● TASK MATERIAL
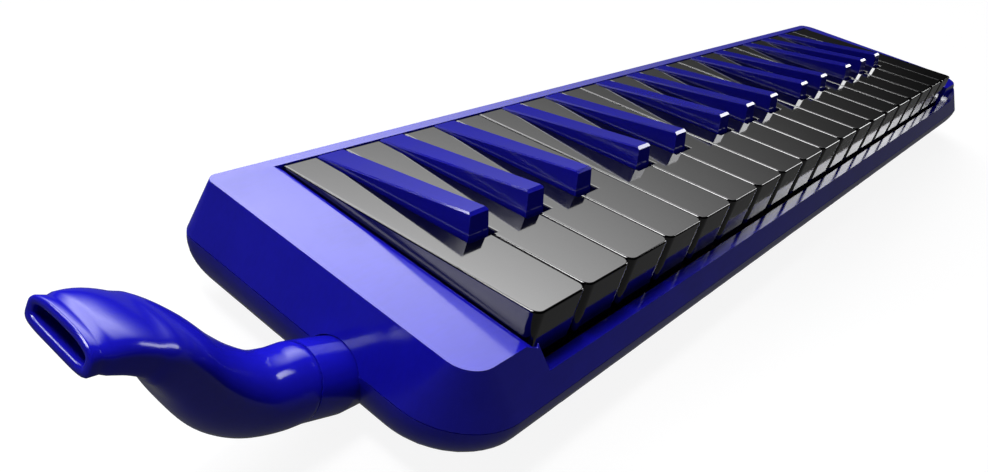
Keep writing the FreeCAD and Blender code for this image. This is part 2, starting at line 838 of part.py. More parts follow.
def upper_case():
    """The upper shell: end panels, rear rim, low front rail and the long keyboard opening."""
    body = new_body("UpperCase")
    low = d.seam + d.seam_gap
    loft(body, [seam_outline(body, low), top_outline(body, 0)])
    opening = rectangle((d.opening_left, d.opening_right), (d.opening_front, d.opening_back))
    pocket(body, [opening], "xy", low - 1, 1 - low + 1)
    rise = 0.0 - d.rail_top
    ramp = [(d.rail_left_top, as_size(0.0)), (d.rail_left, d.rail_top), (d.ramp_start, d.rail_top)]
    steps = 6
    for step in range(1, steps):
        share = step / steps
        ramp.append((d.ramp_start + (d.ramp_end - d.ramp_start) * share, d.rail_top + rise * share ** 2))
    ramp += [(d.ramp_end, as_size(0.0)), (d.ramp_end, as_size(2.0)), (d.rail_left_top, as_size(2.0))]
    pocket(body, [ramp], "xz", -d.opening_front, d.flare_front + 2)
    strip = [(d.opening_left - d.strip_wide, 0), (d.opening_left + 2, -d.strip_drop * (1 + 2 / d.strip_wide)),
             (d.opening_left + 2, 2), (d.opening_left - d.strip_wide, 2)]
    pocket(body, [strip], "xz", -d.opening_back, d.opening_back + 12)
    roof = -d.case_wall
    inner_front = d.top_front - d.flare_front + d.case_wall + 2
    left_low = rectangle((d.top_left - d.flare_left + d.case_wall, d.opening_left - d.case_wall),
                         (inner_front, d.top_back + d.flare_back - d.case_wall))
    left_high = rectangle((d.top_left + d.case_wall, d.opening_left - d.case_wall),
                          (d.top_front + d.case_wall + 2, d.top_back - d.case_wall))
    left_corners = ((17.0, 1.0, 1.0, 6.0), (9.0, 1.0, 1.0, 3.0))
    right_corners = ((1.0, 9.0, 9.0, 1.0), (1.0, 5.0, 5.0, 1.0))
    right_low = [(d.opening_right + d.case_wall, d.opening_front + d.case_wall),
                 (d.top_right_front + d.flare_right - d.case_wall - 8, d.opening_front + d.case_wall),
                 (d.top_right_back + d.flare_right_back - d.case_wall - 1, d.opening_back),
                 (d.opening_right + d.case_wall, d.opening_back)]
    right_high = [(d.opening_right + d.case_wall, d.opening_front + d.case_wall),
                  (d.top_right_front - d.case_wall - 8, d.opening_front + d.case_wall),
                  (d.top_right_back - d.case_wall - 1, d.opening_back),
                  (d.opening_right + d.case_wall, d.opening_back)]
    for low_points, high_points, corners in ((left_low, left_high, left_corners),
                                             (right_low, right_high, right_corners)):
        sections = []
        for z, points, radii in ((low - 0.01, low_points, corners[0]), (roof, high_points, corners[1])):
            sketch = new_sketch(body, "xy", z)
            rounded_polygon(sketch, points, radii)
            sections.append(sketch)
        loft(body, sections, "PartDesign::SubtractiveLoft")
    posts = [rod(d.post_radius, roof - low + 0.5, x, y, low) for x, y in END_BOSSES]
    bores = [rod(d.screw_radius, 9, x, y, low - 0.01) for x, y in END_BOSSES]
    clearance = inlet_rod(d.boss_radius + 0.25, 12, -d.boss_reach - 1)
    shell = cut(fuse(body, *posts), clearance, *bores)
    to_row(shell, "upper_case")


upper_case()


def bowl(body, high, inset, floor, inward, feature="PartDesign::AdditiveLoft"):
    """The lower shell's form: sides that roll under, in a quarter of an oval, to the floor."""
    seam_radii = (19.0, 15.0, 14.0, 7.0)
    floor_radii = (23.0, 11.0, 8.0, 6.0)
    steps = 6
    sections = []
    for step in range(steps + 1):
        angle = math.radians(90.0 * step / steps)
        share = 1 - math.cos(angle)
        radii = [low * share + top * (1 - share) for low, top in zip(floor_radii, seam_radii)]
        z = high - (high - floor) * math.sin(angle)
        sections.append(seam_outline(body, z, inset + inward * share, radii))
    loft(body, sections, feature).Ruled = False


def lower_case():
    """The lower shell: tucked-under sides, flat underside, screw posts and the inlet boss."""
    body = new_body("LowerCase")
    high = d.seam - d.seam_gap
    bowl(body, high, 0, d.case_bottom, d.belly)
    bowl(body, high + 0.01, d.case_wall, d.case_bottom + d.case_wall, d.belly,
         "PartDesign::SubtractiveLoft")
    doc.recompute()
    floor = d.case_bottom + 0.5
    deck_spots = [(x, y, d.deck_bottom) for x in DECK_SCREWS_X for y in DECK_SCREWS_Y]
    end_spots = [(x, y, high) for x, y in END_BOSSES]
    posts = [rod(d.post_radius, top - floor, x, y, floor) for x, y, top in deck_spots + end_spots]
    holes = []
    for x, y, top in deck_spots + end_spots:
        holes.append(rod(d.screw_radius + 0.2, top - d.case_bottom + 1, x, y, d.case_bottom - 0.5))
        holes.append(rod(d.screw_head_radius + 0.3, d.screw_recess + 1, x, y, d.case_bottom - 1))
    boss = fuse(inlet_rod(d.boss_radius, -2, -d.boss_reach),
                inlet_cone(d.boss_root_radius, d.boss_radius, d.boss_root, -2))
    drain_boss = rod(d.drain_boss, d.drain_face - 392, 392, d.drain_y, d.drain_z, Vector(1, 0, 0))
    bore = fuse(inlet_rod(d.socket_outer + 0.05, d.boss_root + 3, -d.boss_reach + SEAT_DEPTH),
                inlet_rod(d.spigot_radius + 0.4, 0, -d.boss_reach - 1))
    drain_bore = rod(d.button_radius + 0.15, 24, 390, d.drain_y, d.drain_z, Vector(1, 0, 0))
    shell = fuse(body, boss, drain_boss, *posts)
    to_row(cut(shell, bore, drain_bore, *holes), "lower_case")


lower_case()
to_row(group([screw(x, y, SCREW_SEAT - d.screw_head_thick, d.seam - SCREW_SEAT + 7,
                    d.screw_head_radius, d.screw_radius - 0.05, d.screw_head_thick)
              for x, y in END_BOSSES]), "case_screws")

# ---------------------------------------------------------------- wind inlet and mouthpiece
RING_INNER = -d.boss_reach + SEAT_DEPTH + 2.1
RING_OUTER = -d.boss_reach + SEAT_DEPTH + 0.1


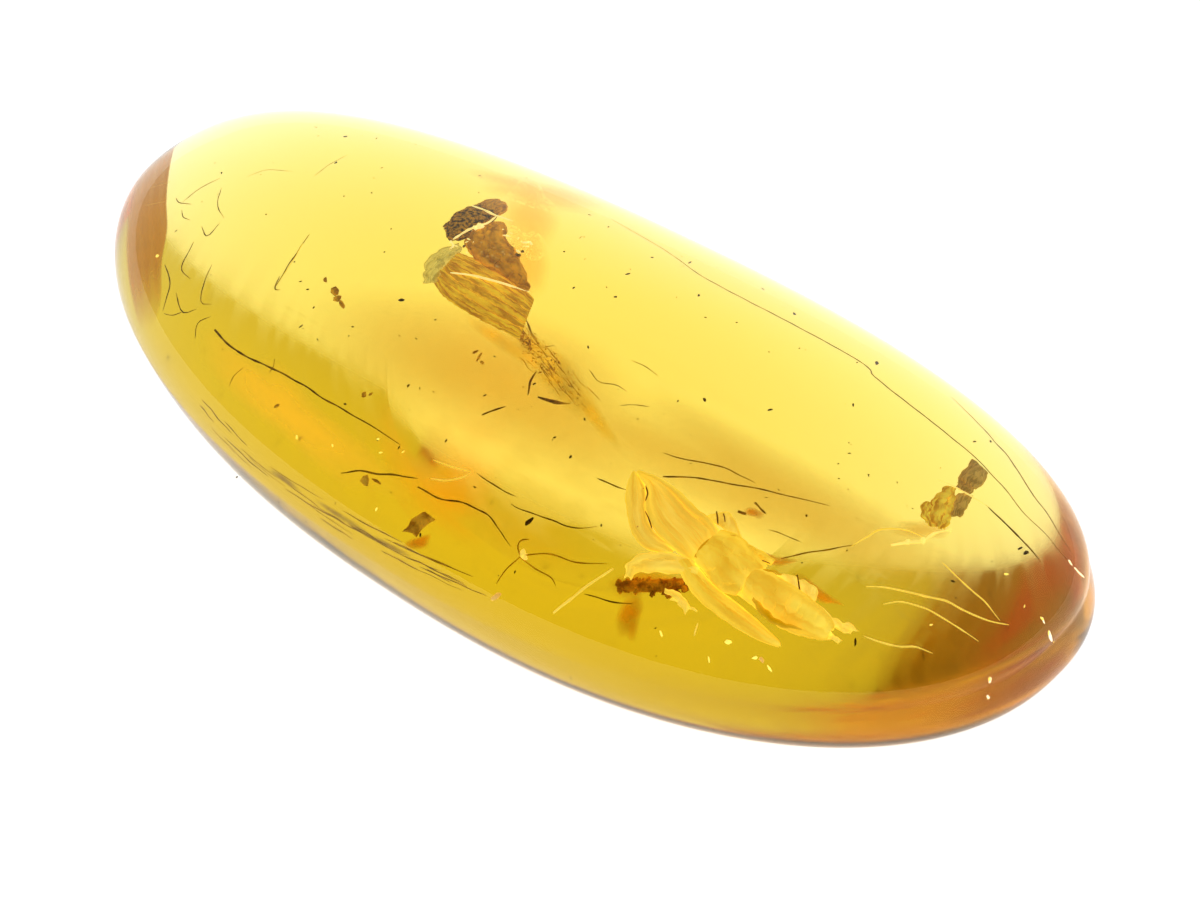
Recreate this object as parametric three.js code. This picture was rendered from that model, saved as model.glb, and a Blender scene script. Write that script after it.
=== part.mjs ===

● PROBLEM DESCRIPTION
Give an exact repetition of all the material.

● RESULT FOR THIS TASK
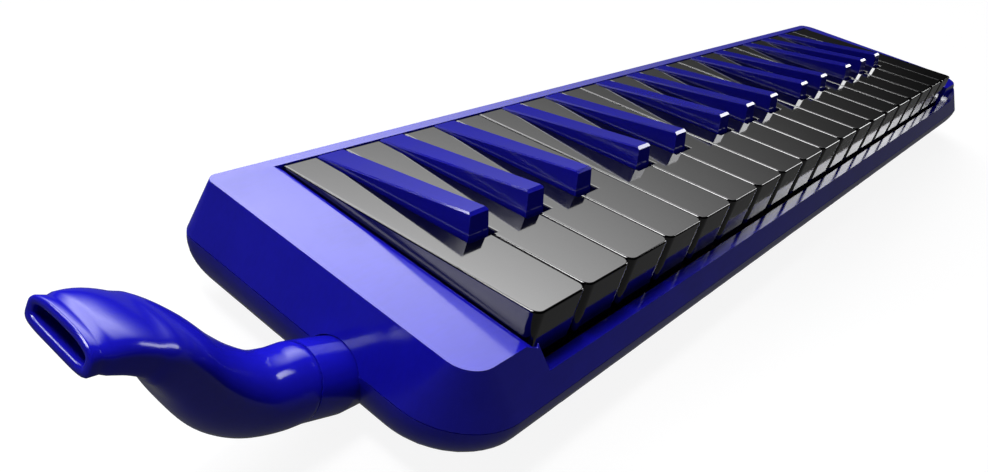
Keep writing the FreeCAD and Blender code for this image. This is part 2, starting at line 838 of part.py. More parts follow.
def upper_case():
    """The upper shell: end panels, rear rim, low front rail and the long keyboard opening."""
    body = new_body("UpperCase")
    low = d.seam + d.seam_gap
    loft(body, [seam_outline(body, low), top_outline(body, 0)])
    opening = rectangle((d.opening_left, d.opening_right), (d.opening_front, d.opening_back))
    pocket(body, [opening], "xy", low - 1, 1 - low + 1)
    rise = 0.0 - d.rail_top
    ramp = [(d.rail_left_top, as_size(0.0)), (d.rail_left, d.rail_top), (d.ramp_start, d.rail_top)]
    steps = 6
    for step in range(1, steps):
        share = step / steps
        ramp.append((d.ramp_start + (d.ramp_end - d.ramp_start) * share, d.rail_top + rise * share ** 2))
    ramp += [(d.ramp_end, as_size(0.0)), (d.ramp_end, as_size(2.0)), (d.rail_left_top, as_size(2.0))]
    pocket(body, [ramp], "xz", -d.opening_front, d.flare_front + 2)
    strip = [(d.opening_left - d.strip_wide, 0), (d.opening_left + 2, -d.strip_drop * (1 + 2 / d.strip_wide)),
             (d.opening_left + 2, 2), (d.opening_left - d.strip_wide, 2)]
    pocket(body, [strip], "xz", -d.opening_back, d.opening_back + 12)
    roof = -d.case_wall
    inner_front = d.top_front - d.flare_front + d.case_wall + 2
    left_low = rectangle((d.top_left - d.flare_left + d.case_wall, d.opening_left - d.case_wall),
                         (inner_front, d.top_back + d.flare_back - d.case_wall))
    left_high = rectangle((d.top_left + d.case_wall, d.opening_left - d.case_wall),
                          (d.top_front + d.case_wall + 2, d.top_back - d.case_wall))
    left_corners = ((17.0, 1.0, 1.0, 6.0), (9.0, 1.0, 1.0, 3.0))
    right_corners = ((1.0, 9.0, 9.0, 1.0), (1.0, 5.0, 5.0, 1.0))
    right_low = [(d.opening_right + d.case_wall, d.opening_front + d.case_wall),
                 (d.top_right_front + d.flare_right - d.case_wall - 8, d.opening_front + d.case_wall),
                 (d.top_right_back + d.flare_right_back - d.case_wall - 1, d.opening_back),
                 (d.opening_right + d.case_wall, d.opening_back)]
    right_high = [(d.opening_right + d.case_wall, d.opening_front + d.case_wall),
                  (d.top_right_front - d.case_wall - 8, d.opening_front + d.case_wall),
                  (d.top_right_back - d.case_wall - 1, d.opening_back),
                  (d.opening_right + d.case_wall, d.opening_back)]
    for low_points, high_points, corners in ((left_low, left_high, left_corners),
                                             (right_low, right_high, right_corners)):
        sections = []
        for z, points, radii in ((low - 0.01, low_points, corners[0]), (roof, high_points, corners[1])):
            sketch = new_sketch(body, "xy", z)
            rounded_polygon(sketch, points, radii)
            sections.append(sketch)
        loft(body, sections, "PartDesign::SubtractiveLoft")
    posts = [rod(d.post_radius, roof - low + 0.5, x, y, low) for x, y in END_BOSSES]
    bores = [rod(d.screw_radius, 9, x, y, low - 0.01) for x, y in END_BOSSES]
    clearance = inlet_rod(d.boss_radius + 0.25, 12, -d.boss_reach - 1)
    shell = cut(fuse(body, *posts), clearance, *bores)
    to_row(shell, "upper_case")


upper_case()


def bowl(body, high, inset, floor, inward, feature="PartDesign::AdditiveLoft"):
    """The lower shell's form: sides that roll under, in a quarter of an oval, to the floor."""
    seam_radii = (19.0, 15.0, 14.0, 7.0)
    floor_radii = (23.0, 11.0, 8.0, 6.0)
    steps = 6
    sections = []
    for step in range(steps + 1):
        angle = math.radians(90.0 * step / steps)
        share = 1 - math.cos(angle)
        radii = [low * share + top * (1 - share) for low, top in zip(floor_radii, seam_radii)]
        z = high - (high - floor) * math.sin(angle)
        sections.append(seam_outline(body, z, inset + inward * share, radii))
    loft(body, sections, feature).Ruled = False


def lower_case():
    """The lower shell: tucked-under sides, flat underside, screw posts and the inlet boss."""
    body = new_body("LowerCase")
    high = d.seam - d.seam_gap
    bowl(body, high, 0, d.case_bottom, d.belly)
    bowl(body, high + 0.01, d.case_wall, d.case_bottom + d.case_wall, d.belly,
         "PartDesign::SubtractiveLoft")
    doc.recompute()
    floor = d.case_bottom + 0.5
    deck_spots = [(x, y, d.deck_bottom) for x in DECK_SCREWS_X for y in DECK_SCREWS_Y]
    end_spots = [(x, y, high) for x, y in END_BOSSES]
    posts = [rod(d.post_radius, top - floor, x, y, floor) for x, y, top in deck_spots + end_spots]
    holes = []
    for x, y, top in deck_spots + end_spots:
        holes.append(rod(d.screw_radius + 0.2, top - d.case_bottom + 1, x, y, d.case_bottom - 0.5))
        holes.append(rod(d.screw_head_radius + 0.3, d.screw_recess + 1, x, y, d.case_bottom - 1))
    boss = fuse(inlet_rod(d.boss_radius, -2, -d.boss_reach),
                inlet_cone(d.boss_root_radius, d.boss_radius, d.boss_root, -2))
    drain_boss = rod(d.drain_boss, d.drain_face - 392, 392, d.drain_y, d.drain_z, Vector(1, 0, 0))
    bore = fuse(inlet_rod(d.socket_outer + 0.05, d.boss_root + 3, -d.boss_reach + SEAT_DEPTH),
                inlet_rod(d.spigot_radius + 0.4, 0, -d.boss_reach - 1))
    drain_bore = rod(d.button_radius + 0.15, 24, 390, d.drain_y, d.drain_z, Vector(1, 0, 0))
    shell = fuse(body, boss, drain_boss, *posts)
    to_row(cut(shell, bore, drain_bore, *holes), "lower_case")


lower_case()
to_row(group([screw(x, y, SCREW_SEAT - d.screw_head_thick, d.seam - SCREW_SEAT + 7,
                    d.screw_head_radius, d.screw_radius - 0.05, d.screw_head_thick)
              for x, y in END_BOSSES]), "case_screws")

# ---------------------------------------------------------------- wind inlet and mouthpiece
RING_INNER = -d.boss_reach + SEAT_DEPTH + 2.1
RING_OUTER = -d.boss_reach + SEAT_DEPTH + 0.1


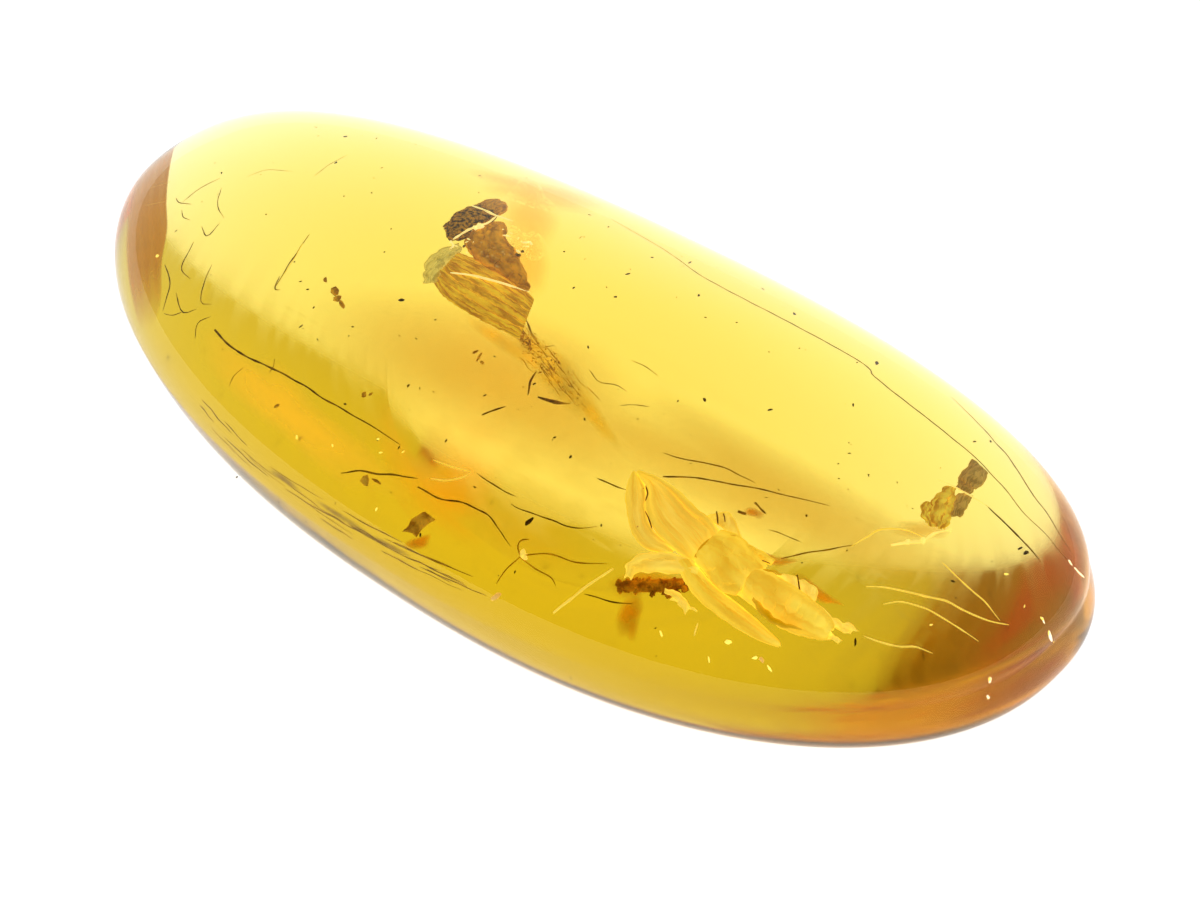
Recreate this object as parametric three.js code. This picture was rendered from that model, saved as model.glb, and a Blender scene script. Write that script after it.
=== part.mjs ===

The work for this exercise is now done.